- What needs to be done
Identify and reproduce every line holding the string "from".

- Provided data
---*---

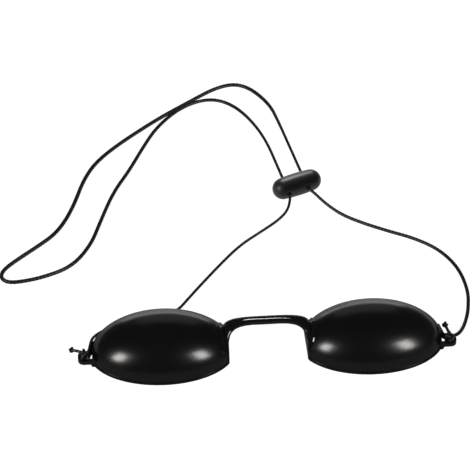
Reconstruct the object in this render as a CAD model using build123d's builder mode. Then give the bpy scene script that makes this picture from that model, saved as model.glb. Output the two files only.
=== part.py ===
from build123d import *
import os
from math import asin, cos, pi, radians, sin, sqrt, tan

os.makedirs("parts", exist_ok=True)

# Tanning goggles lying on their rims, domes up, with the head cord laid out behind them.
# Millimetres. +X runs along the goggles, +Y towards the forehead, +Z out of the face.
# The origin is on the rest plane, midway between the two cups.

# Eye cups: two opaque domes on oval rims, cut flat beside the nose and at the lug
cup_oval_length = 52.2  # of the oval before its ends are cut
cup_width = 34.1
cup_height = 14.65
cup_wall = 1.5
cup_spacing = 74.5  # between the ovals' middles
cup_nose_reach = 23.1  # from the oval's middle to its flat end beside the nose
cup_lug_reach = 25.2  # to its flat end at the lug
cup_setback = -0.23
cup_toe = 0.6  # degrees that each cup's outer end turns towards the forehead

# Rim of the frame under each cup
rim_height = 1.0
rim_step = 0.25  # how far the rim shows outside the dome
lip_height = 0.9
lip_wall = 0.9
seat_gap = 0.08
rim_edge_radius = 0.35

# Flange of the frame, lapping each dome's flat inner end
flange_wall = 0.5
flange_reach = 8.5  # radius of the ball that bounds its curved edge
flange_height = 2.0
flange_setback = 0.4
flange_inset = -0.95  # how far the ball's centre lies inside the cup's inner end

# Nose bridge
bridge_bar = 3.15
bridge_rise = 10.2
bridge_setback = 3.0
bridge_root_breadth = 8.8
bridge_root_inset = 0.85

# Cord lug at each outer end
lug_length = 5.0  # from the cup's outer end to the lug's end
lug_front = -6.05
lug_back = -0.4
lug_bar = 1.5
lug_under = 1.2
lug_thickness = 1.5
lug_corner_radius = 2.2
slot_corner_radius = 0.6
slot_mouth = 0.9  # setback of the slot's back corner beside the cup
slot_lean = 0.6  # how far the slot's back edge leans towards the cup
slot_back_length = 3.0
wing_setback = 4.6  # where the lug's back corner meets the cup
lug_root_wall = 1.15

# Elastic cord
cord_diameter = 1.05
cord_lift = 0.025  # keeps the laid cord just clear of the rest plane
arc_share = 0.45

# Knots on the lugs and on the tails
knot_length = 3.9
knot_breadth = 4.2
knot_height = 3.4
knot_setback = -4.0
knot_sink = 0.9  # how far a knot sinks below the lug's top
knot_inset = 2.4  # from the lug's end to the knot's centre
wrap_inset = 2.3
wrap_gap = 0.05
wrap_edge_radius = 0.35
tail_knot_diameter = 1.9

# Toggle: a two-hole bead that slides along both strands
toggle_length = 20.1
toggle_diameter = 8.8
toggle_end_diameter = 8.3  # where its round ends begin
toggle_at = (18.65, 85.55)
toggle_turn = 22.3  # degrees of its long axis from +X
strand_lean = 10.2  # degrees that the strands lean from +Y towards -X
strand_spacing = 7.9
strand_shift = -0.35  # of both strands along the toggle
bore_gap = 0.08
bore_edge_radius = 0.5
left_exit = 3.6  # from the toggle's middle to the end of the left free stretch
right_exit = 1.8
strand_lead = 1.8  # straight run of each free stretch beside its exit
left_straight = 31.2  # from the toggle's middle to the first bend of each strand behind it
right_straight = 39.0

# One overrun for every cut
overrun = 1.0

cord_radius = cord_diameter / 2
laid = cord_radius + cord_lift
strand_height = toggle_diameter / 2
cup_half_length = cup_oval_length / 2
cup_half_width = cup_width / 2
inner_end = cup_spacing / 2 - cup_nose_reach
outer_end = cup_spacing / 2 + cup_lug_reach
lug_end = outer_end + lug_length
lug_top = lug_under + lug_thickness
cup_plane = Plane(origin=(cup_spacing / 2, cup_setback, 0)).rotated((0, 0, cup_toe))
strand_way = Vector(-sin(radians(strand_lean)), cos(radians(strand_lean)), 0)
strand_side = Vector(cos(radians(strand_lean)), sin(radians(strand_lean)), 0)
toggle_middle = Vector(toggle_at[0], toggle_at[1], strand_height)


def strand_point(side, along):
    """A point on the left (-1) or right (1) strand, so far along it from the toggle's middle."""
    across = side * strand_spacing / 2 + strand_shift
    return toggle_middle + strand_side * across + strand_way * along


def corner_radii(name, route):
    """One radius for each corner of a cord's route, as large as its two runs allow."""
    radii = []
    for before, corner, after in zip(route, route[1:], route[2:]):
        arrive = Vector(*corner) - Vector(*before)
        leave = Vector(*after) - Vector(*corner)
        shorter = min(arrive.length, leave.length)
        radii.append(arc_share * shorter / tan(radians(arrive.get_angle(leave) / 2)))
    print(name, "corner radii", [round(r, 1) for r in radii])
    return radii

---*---

- Answer below
Reconstruct the object in this render as a CAD model using build123d's builder mode. Then give the bpy scene script that makes this picture from that model, saved as model.glb. Output the two files only.
from build123d import *
from math import asin, cos, pi, radians, sin, sqrt, tan
cup_nose_reach = 23.1  # from the oval's middle to its flat end beside the nose
lug_length = 5.0  # from the cup's outer end to the lug's end
knot_inset = 2.4  # from the lug's end to the knot's centre
toggle_turn = 22.3  # degrees of its long axis from +X
strand_lean = 10.2  # degrees that the strands lean from +Y towards -X
left_exit = 3.6  # from the toggle's middle to the end of the left free stretch
left_straight = 31.2  # from the toggle's middle to the first bend of each strand behind it
    """A point on the left (-1) or right (1) strand, so far along it from the toggle's middle."""